In the future, Unit4 plans to integrate with “hot technologies,” such as ChatGPT, Ettling says. “AI and integration with ChatGPT, for example… will undoubtedly form a key part of our solutions and we are already working on a number of innovations that leverage these,” he says.

But will AI spell the end of ERP? Tom Siebel, the CEO and founder of C3.ai, made that prediction to Datanami back in 2017, when he said AI would be a “100% replacement” for not only ERP but also supply chain management (SCM) and customer relationship management (CRM), which make up the big three categories of enterprise software. Ettling does not agree with Siebel.

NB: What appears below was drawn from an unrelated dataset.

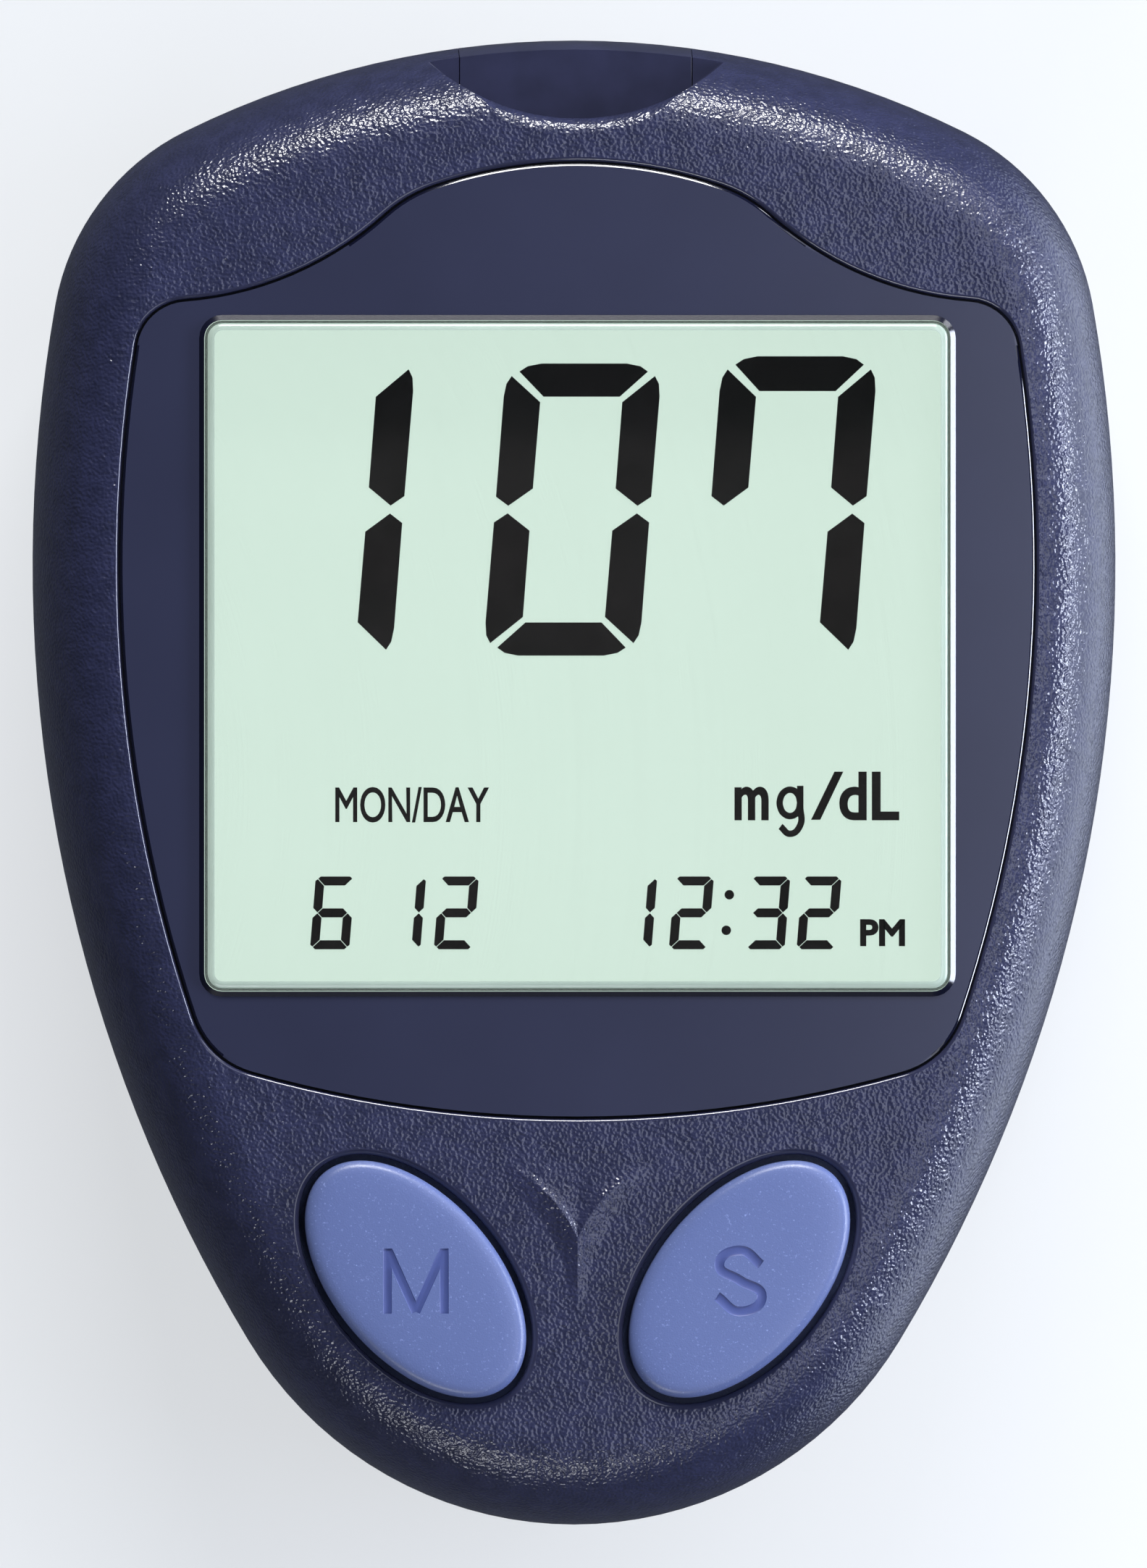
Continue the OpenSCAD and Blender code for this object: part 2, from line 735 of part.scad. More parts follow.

“ERP software will never disappear, just like accounting or banking, or any other financial solution,” he says. “However, it will evolve. Most, if not all, enterprise software in existence today is over 20 years old. And, over the course of the last two decades, we’ve seen increased digitization, with a shift from paper-based to electronic business processes.

“The adoption of the cloud facilitated even further advancements in modernizing arcane processes, which has allowed us to morph ERP from a manual data entry and maintenance system to a fully automated insight system,” he continues. “By applying relevant technologies under the AI umbrella, it has made ERP pervasive rather than invasive. In the future, users won’t even notice they’re interacting with an ERP system, but it will still exist as a crucial system for insight and knowledge about the business.”

AI technologies are only as smart and effective as the people who develop them, Ettling says. Unit4 works closely with “people-centric organizations,” he says, and since AI can potentially replace human workers, it poses a bit of a dilemma.

“[I]t will be interesting to see how the relationship between AI, business and people evolves,” he says. “Ultimately, removing the human out of the equation can, and will, reduce overall customer service and experience, so there must be a continued balance between people and technology for the future.”